* [WHAT THE TASK REQUIRES] Only the lines from the start of the material through the line containing "const coverScrewAt = [146, 202];" are to be extracted, exactly as they appear.
— START —
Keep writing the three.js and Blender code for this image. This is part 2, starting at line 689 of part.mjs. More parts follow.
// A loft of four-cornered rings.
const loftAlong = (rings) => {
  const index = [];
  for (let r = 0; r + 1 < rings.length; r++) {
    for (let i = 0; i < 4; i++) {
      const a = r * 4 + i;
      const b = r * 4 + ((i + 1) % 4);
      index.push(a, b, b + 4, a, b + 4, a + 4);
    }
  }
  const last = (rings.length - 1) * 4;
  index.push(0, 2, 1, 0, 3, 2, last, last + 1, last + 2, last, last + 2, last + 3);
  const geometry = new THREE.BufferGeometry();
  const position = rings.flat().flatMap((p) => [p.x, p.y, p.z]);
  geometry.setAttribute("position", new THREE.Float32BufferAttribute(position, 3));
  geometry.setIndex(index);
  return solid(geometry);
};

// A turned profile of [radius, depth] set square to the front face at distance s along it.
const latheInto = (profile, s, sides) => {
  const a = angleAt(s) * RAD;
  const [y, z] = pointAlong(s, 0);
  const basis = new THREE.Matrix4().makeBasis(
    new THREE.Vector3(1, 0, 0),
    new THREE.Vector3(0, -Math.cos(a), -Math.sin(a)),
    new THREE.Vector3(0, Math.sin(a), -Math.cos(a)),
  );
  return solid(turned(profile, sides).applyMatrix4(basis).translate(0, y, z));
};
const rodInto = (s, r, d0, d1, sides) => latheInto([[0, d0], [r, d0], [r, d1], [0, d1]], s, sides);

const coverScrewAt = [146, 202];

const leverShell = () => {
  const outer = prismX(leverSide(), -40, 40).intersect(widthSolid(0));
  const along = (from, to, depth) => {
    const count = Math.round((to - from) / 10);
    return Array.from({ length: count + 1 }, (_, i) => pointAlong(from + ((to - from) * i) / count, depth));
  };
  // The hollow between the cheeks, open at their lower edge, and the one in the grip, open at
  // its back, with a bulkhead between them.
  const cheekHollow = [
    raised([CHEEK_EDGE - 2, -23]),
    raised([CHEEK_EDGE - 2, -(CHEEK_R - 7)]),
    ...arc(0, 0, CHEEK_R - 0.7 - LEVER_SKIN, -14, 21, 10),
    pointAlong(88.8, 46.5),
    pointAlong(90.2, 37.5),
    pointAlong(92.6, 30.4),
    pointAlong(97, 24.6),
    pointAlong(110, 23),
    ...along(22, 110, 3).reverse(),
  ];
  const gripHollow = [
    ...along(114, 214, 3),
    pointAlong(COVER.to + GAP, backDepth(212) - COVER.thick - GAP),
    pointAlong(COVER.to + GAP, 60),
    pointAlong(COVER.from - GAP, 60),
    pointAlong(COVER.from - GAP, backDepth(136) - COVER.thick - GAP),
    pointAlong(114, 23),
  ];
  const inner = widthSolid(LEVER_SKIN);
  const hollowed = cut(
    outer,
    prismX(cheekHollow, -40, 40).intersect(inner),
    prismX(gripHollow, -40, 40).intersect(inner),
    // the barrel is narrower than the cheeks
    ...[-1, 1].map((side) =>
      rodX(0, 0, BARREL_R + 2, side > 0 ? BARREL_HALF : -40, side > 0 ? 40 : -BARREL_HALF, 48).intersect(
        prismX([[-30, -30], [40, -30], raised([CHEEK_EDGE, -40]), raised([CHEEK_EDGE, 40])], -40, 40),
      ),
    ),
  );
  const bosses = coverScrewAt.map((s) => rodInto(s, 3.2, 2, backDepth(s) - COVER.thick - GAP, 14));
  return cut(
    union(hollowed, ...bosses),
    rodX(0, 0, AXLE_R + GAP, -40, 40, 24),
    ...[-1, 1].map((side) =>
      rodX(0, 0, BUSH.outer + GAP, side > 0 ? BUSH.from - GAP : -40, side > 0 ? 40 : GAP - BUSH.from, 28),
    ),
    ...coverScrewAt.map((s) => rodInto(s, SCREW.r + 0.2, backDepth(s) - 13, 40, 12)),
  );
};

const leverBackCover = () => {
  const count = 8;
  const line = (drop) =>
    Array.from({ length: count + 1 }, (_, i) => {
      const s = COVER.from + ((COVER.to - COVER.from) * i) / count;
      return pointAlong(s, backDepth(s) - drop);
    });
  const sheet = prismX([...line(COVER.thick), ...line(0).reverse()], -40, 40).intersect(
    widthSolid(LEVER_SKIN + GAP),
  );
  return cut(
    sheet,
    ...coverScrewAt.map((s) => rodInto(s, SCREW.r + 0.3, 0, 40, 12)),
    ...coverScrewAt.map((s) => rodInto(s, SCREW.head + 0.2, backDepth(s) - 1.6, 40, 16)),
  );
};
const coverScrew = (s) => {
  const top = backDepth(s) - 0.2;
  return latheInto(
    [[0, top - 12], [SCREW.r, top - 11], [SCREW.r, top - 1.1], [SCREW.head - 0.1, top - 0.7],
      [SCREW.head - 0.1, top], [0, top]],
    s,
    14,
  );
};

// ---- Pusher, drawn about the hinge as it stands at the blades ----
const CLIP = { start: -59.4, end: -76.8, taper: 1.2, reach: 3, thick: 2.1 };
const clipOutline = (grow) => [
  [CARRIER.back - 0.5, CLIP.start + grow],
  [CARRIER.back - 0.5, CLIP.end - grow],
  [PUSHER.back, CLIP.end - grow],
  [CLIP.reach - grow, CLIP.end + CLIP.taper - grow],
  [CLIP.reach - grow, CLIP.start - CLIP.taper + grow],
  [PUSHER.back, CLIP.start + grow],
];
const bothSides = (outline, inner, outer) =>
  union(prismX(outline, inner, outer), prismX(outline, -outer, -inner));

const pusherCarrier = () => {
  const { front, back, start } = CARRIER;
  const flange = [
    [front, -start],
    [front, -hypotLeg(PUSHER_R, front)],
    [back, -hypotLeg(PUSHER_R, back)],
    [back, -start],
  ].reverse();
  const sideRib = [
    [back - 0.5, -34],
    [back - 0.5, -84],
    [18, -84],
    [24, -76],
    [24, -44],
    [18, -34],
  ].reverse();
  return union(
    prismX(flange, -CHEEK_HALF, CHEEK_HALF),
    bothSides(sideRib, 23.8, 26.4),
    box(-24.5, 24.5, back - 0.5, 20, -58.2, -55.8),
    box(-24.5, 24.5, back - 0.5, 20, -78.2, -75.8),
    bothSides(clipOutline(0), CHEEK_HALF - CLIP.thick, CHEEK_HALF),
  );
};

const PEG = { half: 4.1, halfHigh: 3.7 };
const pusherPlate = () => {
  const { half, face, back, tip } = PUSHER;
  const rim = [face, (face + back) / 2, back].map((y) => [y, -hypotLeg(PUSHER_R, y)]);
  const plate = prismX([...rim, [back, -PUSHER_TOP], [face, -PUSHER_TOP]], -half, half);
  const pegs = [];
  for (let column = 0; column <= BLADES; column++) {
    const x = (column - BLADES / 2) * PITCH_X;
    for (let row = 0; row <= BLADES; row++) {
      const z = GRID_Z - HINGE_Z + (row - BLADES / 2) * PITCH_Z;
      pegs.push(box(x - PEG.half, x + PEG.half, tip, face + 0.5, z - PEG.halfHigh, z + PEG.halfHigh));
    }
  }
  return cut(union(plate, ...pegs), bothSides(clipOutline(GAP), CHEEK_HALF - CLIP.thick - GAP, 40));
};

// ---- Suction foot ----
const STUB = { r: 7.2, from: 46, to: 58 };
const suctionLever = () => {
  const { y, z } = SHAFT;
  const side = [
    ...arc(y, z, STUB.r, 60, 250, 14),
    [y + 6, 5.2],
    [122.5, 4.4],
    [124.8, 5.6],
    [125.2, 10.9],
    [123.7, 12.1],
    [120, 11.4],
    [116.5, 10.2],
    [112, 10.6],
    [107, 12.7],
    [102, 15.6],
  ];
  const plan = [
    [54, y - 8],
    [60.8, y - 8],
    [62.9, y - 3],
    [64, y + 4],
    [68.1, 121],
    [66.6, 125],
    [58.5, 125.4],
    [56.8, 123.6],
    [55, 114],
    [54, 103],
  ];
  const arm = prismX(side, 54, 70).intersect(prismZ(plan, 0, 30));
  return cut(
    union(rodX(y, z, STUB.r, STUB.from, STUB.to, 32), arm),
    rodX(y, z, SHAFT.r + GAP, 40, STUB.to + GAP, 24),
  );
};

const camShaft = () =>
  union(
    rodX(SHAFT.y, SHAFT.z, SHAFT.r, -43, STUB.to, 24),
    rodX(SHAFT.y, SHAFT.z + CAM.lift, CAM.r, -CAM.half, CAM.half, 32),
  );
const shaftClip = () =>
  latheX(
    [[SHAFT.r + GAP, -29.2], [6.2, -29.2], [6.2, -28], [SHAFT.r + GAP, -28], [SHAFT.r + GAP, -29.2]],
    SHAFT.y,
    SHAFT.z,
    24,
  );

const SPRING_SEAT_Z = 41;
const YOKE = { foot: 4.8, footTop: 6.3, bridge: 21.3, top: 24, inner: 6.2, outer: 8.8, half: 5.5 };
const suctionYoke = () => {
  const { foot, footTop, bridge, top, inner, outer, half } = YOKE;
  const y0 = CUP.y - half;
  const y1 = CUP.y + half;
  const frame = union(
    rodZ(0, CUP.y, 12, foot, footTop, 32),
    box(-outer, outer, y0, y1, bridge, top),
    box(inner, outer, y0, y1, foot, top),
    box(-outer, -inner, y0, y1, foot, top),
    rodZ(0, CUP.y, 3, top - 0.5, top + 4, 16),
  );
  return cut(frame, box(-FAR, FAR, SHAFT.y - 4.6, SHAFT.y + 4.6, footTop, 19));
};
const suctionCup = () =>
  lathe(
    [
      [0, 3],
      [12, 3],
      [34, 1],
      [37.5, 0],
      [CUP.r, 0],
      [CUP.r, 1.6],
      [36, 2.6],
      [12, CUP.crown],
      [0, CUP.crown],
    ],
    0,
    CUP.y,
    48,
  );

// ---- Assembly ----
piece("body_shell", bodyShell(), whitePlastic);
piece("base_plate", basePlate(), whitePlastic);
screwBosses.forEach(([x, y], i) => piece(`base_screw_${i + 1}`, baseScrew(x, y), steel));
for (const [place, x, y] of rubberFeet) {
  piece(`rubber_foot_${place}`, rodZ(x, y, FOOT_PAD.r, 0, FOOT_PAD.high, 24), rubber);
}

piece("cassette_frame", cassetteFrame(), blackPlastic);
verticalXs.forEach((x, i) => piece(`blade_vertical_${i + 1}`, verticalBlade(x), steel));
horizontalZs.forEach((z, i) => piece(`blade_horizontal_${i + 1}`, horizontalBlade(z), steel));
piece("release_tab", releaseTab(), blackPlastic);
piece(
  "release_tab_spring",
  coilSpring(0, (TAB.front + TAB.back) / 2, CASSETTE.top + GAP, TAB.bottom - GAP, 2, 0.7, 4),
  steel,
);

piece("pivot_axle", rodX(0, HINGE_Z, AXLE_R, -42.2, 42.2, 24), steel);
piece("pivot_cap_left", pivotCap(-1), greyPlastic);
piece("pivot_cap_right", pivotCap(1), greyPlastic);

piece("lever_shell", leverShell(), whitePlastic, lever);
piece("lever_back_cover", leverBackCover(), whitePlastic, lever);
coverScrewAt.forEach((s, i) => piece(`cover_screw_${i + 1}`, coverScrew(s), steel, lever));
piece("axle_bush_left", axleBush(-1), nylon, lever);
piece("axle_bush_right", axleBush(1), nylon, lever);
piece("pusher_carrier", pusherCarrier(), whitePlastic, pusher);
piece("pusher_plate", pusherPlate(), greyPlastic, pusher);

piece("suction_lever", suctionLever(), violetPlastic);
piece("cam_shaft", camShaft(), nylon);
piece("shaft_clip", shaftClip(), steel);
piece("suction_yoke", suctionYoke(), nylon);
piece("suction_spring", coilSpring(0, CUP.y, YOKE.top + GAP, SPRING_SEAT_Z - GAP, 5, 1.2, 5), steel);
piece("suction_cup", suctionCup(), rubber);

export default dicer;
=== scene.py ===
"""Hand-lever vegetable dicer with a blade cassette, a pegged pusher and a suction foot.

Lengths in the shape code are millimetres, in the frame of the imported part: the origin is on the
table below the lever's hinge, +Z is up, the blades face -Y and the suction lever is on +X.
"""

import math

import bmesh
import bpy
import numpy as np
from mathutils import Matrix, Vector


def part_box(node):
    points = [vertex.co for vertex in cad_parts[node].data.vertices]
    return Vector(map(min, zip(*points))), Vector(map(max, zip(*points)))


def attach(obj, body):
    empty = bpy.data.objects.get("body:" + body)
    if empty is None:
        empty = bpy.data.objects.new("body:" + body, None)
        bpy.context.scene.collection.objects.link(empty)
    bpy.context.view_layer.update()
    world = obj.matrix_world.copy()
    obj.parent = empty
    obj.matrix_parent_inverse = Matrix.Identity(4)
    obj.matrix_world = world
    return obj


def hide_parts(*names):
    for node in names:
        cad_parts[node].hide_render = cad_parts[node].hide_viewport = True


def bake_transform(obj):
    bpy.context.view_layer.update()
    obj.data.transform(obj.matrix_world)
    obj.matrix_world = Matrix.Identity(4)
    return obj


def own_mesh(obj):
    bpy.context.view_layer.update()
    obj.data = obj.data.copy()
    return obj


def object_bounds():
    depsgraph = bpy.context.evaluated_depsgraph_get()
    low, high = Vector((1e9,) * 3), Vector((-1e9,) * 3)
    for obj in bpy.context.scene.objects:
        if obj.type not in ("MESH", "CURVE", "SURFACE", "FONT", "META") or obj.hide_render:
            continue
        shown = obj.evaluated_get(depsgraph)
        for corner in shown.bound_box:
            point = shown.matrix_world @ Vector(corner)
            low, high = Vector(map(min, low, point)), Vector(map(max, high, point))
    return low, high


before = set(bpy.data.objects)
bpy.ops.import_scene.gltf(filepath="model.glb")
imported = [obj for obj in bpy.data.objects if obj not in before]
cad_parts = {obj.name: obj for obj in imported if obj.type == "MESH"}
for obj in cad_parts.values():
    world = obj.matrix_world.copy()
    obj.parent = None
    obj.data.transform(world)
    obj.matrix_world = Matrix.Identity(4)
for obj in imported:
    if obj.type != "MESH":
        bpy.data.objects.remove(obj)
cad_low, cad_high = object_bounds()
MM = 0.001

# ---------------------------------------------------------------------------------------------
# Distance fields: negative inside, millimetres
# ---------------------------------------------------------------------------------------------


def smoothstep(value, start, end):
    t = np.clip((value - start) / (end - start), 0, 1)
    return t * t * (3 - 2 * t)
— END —
* [RESPONSE TO THIS EXERCISE]
Keep writing the three.js and Blender code for this image. This is part 2, starting at line 689 of part.mjs. More parts follow.
// A loft of four-cornered rings.
const loftAlong = (rings) => {
  const index = [];
  for (let r = 0; r + 1 < rings.length; r++) {
    for (let i = 0; i < 4; i++) {
      const a = r * 4 + i;
      const b = r * 4 + ((i + 1) % 4);
      index.push(a, b, b + 4, a, b + 4, a + 4);
    }
  }
  const last = (rings.length - 1) * 4;
  index.push(0, 2, 1, 0, 3, 2, last, last + 1, last + 2, last, last + 2, last + 3);
  const geometry = new THREE.BufferGeometry();
  const position = rings.flat().flatMap((p) => [p.x, p.y, p.z]);
  geometry.setAttribute("position", new THREE.Float32BufferAttribute(position, 3));
  geometry.setIndex(index);
  return solid(geometry);
};

// A turned profile of [radius, depth] set square to the front face at distance s along it.
const latheInto = (profile, s, sides) => {
  const a = angleAt(s) * RAD;
  const [y, z] = pointAlong(s, 0);
  const basis = new THREE.Matrix4().makeBasis(
    new THREE.Vector3(1, 0, 0),
    new THREE.Vector3(0, -Math.cos(a), -Math.sin(a)),
    new THREE.Vector3(0, Math.sin(a), -Math.cos(a)),
  );
  return solid(turned(profile, sides).applyMatrix4(basis).translate(0, y, z));
};
const rodInto = (s, r, d0, d1, sides) => latheInto([[0, d0], [r, d0], [r, d1], [0, d1]], s, sides);

const coverScrewAt = [146, 202];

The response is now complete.